In 2007, they had another idea. “While we were on a flight leaving Super Bowl XLI in Miami,” Nam recalls “we read an article describing the financial downfall of many pro athletes. After further researching this, we realized that we could apply many elements of our entertainment business model — the two most important being confidentiality and transparency — to help pro athletes.”

Playing the Player

Another huge problem pro athletes face is mismanagement of their money by unscrupulous advisors, unqualified friends and relatives, and the hordes of other folks who barrage them with investment ideas, Nam says. The NFL Players Association reports that at least 78 of its players lost a total of more than $42 million between 1999 and 2002 because they trusted money to financial advisers with questionable backgrounds.

There do not appear to be many safeguards in place to protect pro-athletes. The MLB, NFL and NBA all offer some basic financial education instruction. But, as for having systems in place to vet out unscrupulous advisors, Nam says, “I only wish they did.”

Greg Bouris, director of communications for the MLB Players Association, said the group does not work with financial advisors and leaves money management decisions up to the players. “We run career development seminars for certain rookies each year and include some basic financial education. We warn them that people will be coming out of the woodwork to try and mange their money, and stress the importance of having a ‘checks and balances’ system by having several professionals- like agents, accountants and attorneys — help manage their money. But, who they choose is up to them.”

Tony Christensen, president of Louisville, KY-based Access Wealth Management, a five-year-old independent firm affiliated with Wells Fargo Advisors Financial Network, has spent more than a decade working with high-net-worth clients, most of whom are entertainers, NASCAR driverss and athletes in the NFL, NBA and NCAA. He feels the pro sports leagues “have gotten better at educating these kids on finances over the last 10 years. They put on rookie camps and have started to teach them about the pitfalls out there.” But, pro athletes are still very much preyed upon by unscrupulous and/or unqualified financial advisors, he says. “Everyone wants a piece of them, because they're dealing with monstrous sums of money.”
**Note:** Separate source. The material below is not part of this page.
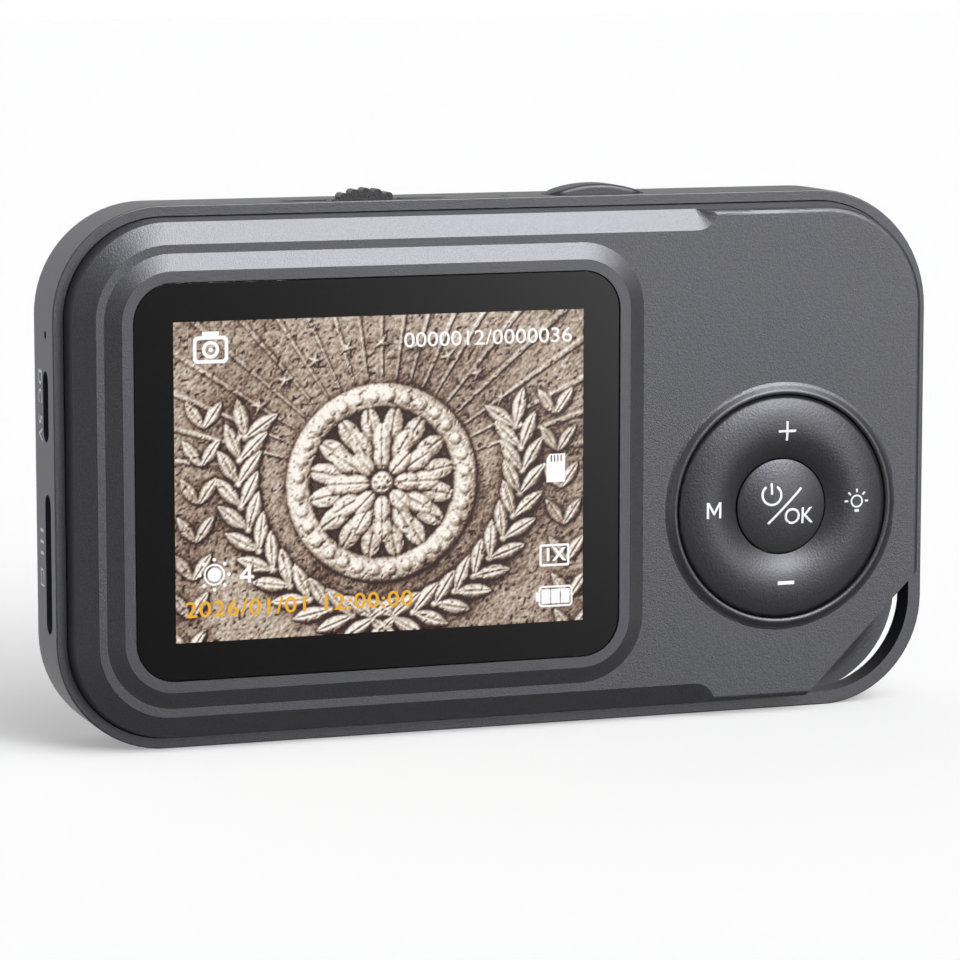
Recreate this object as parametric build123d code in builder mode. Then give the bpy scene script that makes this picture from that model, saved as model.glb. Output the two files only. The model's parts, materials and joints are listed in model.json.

Dana Hammond, president of the NFL Players Association's (NFLPA) Financial Program, says that, in 2000, the group partnered with Financial Finesse (a Calif.-based provider of ‘unbiased’ financial education and counseling services for corporation and organizations members) giving players access to an on-line education program maintained by CFPs. “We also have 400 advisors in our Financial Advisors Registration Program who can help manage their finances.” Criteria for the program are very basic: a college degree, five years of licensed experience, and no history of fraudulent activity. And, the group's website clearly states that it “is not endorsing any Registered Player Financial Advisor, and is not responsible for, and disclaims, any liability for the acts or omissions of any Registered Player Financial Advisor.”

Like Nam, Christensen says he gets new business exclusively from referrals. “Most of the pro athletes I meet already have someone managing their money. The main problem is that it's the wrong person. You may have been an advisor for 30 years, but if none of your clients have been pro athletes, you've got virtually no experience that can help them, because their needs are too specific. My first pro athlete client had taken a big financial hit because he was stuck in some illiquid real estate investments that were very hard to track, and totally wrong for his needs.”

Advisors to the pros must be fully versed in all of the retirement and other benefit plans of a player's specific league, he says. Christensen manages these clients like institutions because “they're very much like institutions: they have a lot of money and an absolute return focus. We want to be sure they're not solely dependent on the stock and bond markets appreciating to meet their goals.”

He builds clients' portfolios much like institutions do, including allocations to alternative investments like managed futures, hedged equity, long/short funds, private equity, and commodities. “We use institutional caliber managers and also have an absolute return focus,” he says.

The bottom line, he says, is risk control and budgeting: “A lot of the athletes who come to us don't know how much risk they had in their portfolios; how aggressive they were being. We make sure their investments are fully registered, mostly liquid, and priced on a daily basis.

“They need rainy-day money; we suggest they have enough to live on for two years — and those funds need to be liquid and not subject to market risk,” he continues. “They also need long-term growth funds that are also liquid. Private equity is a very important diversifier. But, it's also potentially very dangerous, which is why we use only top managers. We've been able to create risk control plans that deliver bond-type volatility with equity-type returns.”

Christensen also asks his pro athlete clients for “spending requests. We're not looking to tell them whether or not they can buy something. We just want the chance to show them — before they make a purchase — how it will affect them down the road, and then have them make an educated decision.” An NFL client recently asked him about buying a $3 million vacation home. “He had more than enough to buy it, but wanted to see how it would affect his future,” Christensen. “I laid the numbers out for him, and he decided against it. I literally have athletes calling me from car dealerships to get this kind of information.”

Nevertheless, like Nam, he says his clients can and do enjoy a high standard of living now. “We're not building wealth for them — they already have it. We just want to give them the tools to maintain it.”